First, crisis compartmentalization: when a major operational failure hits—logistics breakdown, system outage, safety incident—the Gardner model is to triage in layers. Stabilize the immediate impact, protect the “child” equivalent (core customers or critical processes), and only then analyze root causes. Emotional reaction is not denied, but deferred until after containment.

Second, incremental throughput under constraint: Gardner does not wait for ideal conditions to begin progress. He makes calls while running between locations, studies between shifts, and uses every marginal minute. In operations, this is the practice of continuous micro-optimization: resolving small defects, removing minor bottlenecks, and improving documentation even when the strategic overhaul is not yet possible. Progress becomes a series of small, reliable actions, not a single transformation event.

Third, protecting others from the full volatility of reality: Gardner filters what his son sees, preserving a sense of safety while he absorbs the brunt of instability. Operationally, this maps to shielding frontline teams from unnecessary organizational turbulence. You communicate honestly, but you do not transmit every anxiety from the executive level. You convert chaos into structured tasks before cascading it downward.

6. Reflections on Spiritual Anchors

“You got a dream, you gotta protect it” is not a sentimental line; it is an operational doctrine. Gardner treats the dream not as a wish, but as an asset vulnerable to erosion by cynicism, distraction, and other people’s lowered expectations. Protection here means designing your behavior, your emotional responses, and your daily routines so they do not sabotage the long-range objective.

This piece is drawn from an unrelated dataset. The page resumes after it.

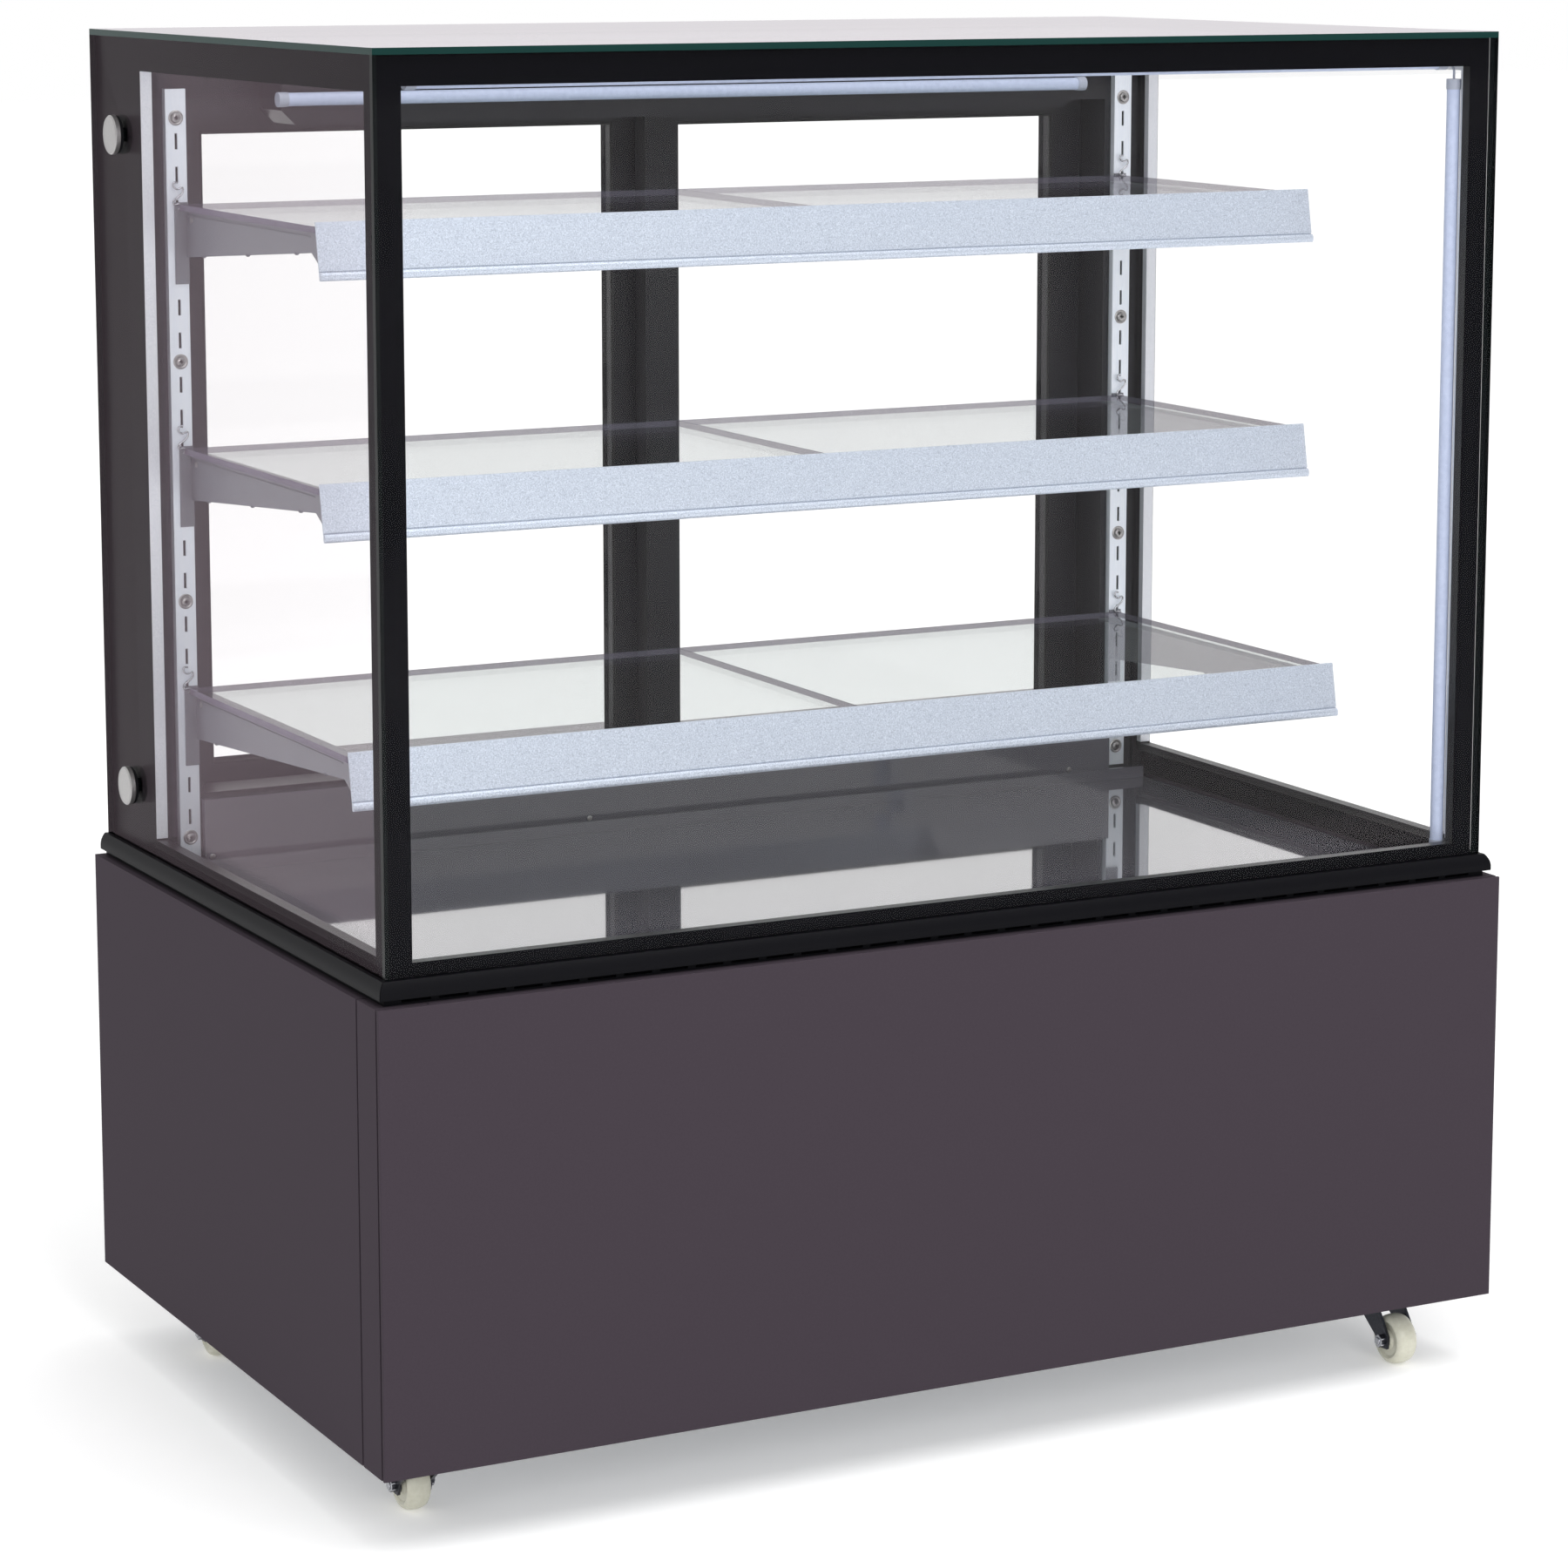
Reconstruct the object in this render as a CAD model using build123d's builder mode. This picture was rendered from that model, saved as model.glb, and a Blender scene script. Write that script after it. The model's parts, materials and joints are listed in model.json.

For an operations leader, the “dream” may be a more reliable system, a safer plant, a more humane shift structure. Protecting it requires the same discipline Gardner embodies: absorb volatility without becoming volatile, advance in small, consistent increments, and refuse to let temporary degradation of circumstances dictate permanent degradation of standards. The dream is not protected by intensity, but by durable, composed persistence.